A contestação iniciada com o polémico decreto-lei não desvaneceu e as manifestações perpetuaram-se com pedidos incessantes de demissão do Governo. As cisões dentro do partido social-democrata também continuaram, tendo culminado na apresentação, por parte dos seus próprios deputados, de uma moção de censura contra Grindeanu que acabaria por ser derrubado, seis meses após ter assumido o cargo.
O homem que se seguiu foi Mihau Tudose, antigo ministro da Economia. Embora as caras e os nomes tenham mudado, o processo governativo não conheceu muitas novidades. Divergências entre o novo chefe de Governo e os membros do partido ditaram, ao fim de um novo período de seis meses, a demissão de Tudose em janeiro de 2018. Em menos de um ano a Roménia ficava pela segunda vez sem primeiro-ministro.
Viorica Dancila é a mulher que dirige atualmente o executivo romeno. Vinda diretamente do Parlamento Europeu, Dancila é uma figura da confiança de Liviu Dragnea. Embora ainda não tenha sido referido, o nome de Dragnea é essencial para que entender toda a intriga da política romena dos últimos anos.

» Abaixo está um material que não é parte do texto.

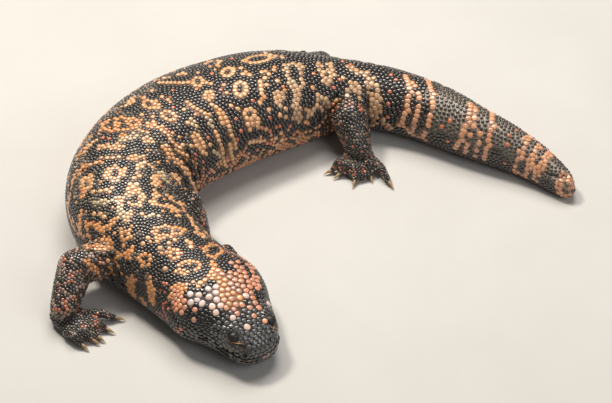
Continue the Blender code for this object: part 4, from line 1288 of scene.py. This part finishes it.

Após ocupar diversos cargos políticos – tais como o de dirigente local e de ministro do Interior –, Liviu Dragnea assumiu a liderança do partido social-democrata e viu-se a mãos com sucessivas acusações de corrupção, lavagem de dinheiro e ainda de fraude eleitoral. Foram estas mesmas acusações e consequentes condenações que o impediram, enquanto líder do partido, de se candidatar formalmente para o cargo de chefe de Governo.
Desta forma, muitos órgãos de comunicação social não hesitaram em estabelecer uma ligação entre as políticas dos executivos sociais-democratas – nomeadamente o decreto-lei que previa a desagravamento dos crimes de corrupção – e as lutas judiciais que o homem forte do PSD trava. Na mesma linha, todos os nomes que foram surgindo para liderar o Executivo romeno podiam ser, de alguma forma, associados a Liviu Dragnea, uma vez que todos eram pessoas da sua confiança. Esta influência permite a Dragnea conduzir os destinos do país a partir da retaguarda.
Corrupção: O Tendão de Aquiles do Sistema Político Romeno
Se a principal reivindicação do povo romeno nas manifestações ao longo de 2018 foi a demissão imediata do governo social-democrata, a corrupção – e o tratamento que esta tem merecido por parte dos agentes políticos – também não ficou esquecida.
Em fevereiro começaram a surgir os primeiros rumores de que Laura Kovesi, procuradora que liderava uma unidade especial contra a corrupção, iria abandonar a sua função a pedido do Ministro da Justiça, Tudorel Toader. Kovesi conduziu diversas investigações que culminaram com altas patentes da política romena a responder perante a justiça. Para sustentar o pedido de afastamento da procuradora, Toader recorreu a acusações de abuso de poder por parte de Kovesi. A demissão acabou por ser formalizada em julho de 2018, após a assinatura de um decreto por parte de Klaus Iohannis, que sempre se mostrou contra a saída da procuradora.
Atualmente, a Roménia ocupa os últimos lugares das listas de transparência política no que toca a países pertencentes à União Europeia. Todos os esforços feitos no sentido de inverter as tendências nos últimos anos, que coincidiram com os anos de governo de PSD, resvalaram numa parede de interesses que mina o sistema político romeno e que se estende a outras áreas, impedindo a progressão – e a consequente sistematização – de um país que tem sido líder no crescimento económico dentro da Zona Euro.